Required work ▸ Identify all lines in the data containing the string "right". Copy them out.

Supplied data ▸
* * * * * * *

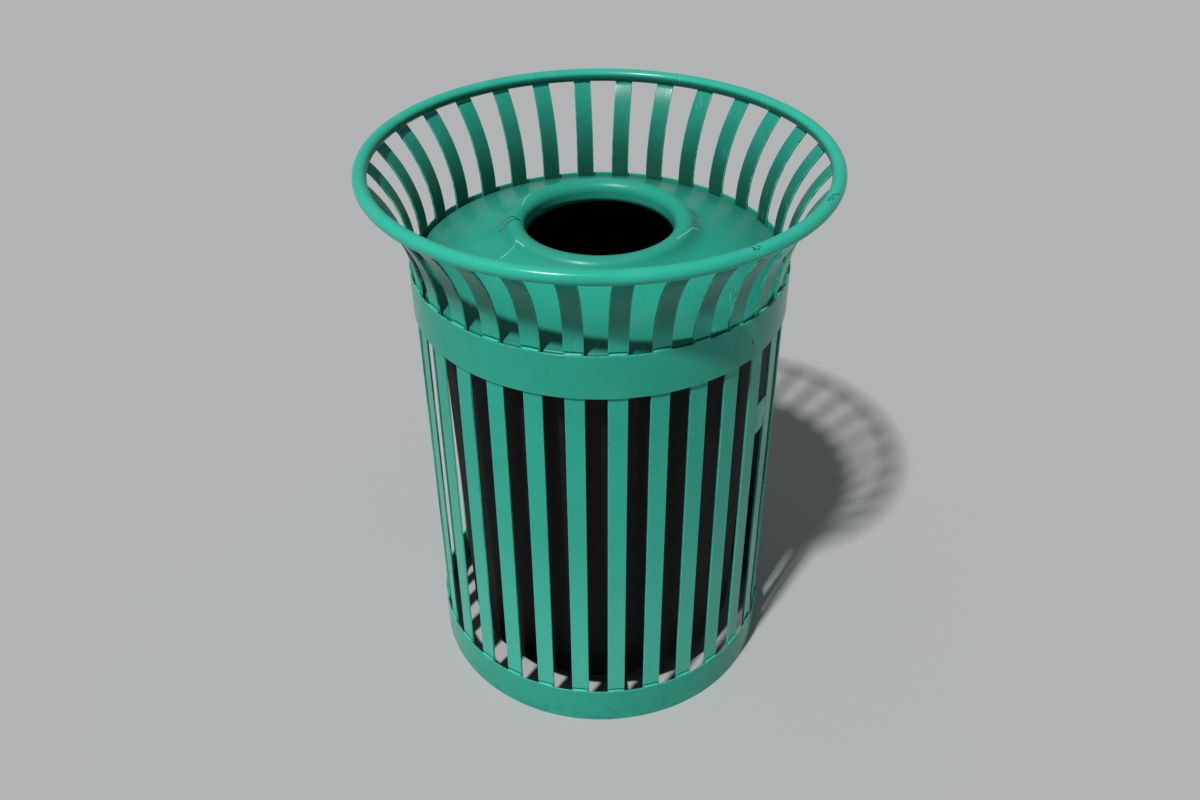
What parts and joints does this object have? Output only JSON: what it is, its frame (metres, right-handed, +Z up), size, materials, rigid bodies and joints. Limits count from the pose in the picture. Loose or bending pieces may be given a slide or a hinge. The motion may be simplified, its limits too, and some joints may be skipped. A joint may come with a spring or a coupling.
{
  "type": "litter bin",
  "caption": "Free-standing slatted steel litter bin with a flared tube rim, two outer bands, a lift-off spun lid with a rolled round opening and a lift-out plastic liner.",
  "frame": {"origin": "on the ground, at the centre of the base band's bottom edge", "axes": "+Z up along the bin's axis; -Y is the side that faces the viewer, where a gap between two slats is centred; +X is to that viewer's right"},
  "size_m": [0.7114, 0.7114, 0.9099],
  "materials": {
    "green_paint": "semi-gloss green powder coat, lightly scuffed",
    "liner_plastic": "matt black moulded plastic"
  },
  "bodies": {
    "frame": {"base_band": "green_paint", "top_band": "green_paint", "rim_tube": "green_paint", "slat_01": "green_paint", "slat_02": "green_paint", "slat_03": "green_paint", "slat_04": "green_paint", "slat_05": "green_paint", "slat_06": "green_paint", "slat_07": "green_paint", "slat_08": "green_paint", "slat_09": "green_paint", "slat_10": "green_paint", "slat_11": "green_paint", "slat_12": "green_paint", "slat_13": "green_paint", "slat_14": "green_paint", "slat_15": "green_paint", "slat_16": "green_paint", "slat_17": "green_paint", "slat_18": "green_paint", "slat_19": "green_paint", "slat_20": "green_paint", "slat_21": "green_paint", "slat_22": "green_paint", "slat_23": "green_paint", "slat_24": "green_paint", "slat_25": "green_paint", "slat_26": "green_paint", "slat_27": "green_paint", "slat_28": "green_paint", "slat_29": "green_paint", "slat_30": "green_paint", "lid_support_ring": "green_paint", "tag_plate": "green_paint", "base_spider": "green_paint"},
    "lid": {"lid": "green_paint"},
    "liner": {"liner": "liner_plastic"}
  },
  "joints": [
    {"name": "lid_lift", "type": "slide", "parent": "frame", "child": "lid", "axis": [0, 0, 1], "range_m": [0, 1.2]},
    {"name": "liner_lift", "type": "slide", "parent": "frame", "child": "liner", "axis": [0, 0, 1], "range_m": [0, 0.9]}
  ],
  "couplings": [
    {"joint": "liner_lift", "follows": "lid_lift", "ratio": 0.75}
  ]
}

* * * * * * *

Result of the exercise ▸
What parts and joints does this object have? Output only JSON: what it is, its frame (metres, right-handed, +Z up), size, materials, rigid bodies and joints. Limits count from the pose in the picture. Loose or bending pieces may be given a slide or a hinge. The motion may be simplified, its limits too, and some joints may be skipped. A joint may come with a spring or a coupling.
  "frame": {"origin": "on the ground, at the centre of the base band's bottom edge", "axes": "+Z up along the bin's axis; -Y is the side that faces the viewer, where a gap between two slats is centred; +X is to that viewer's right"},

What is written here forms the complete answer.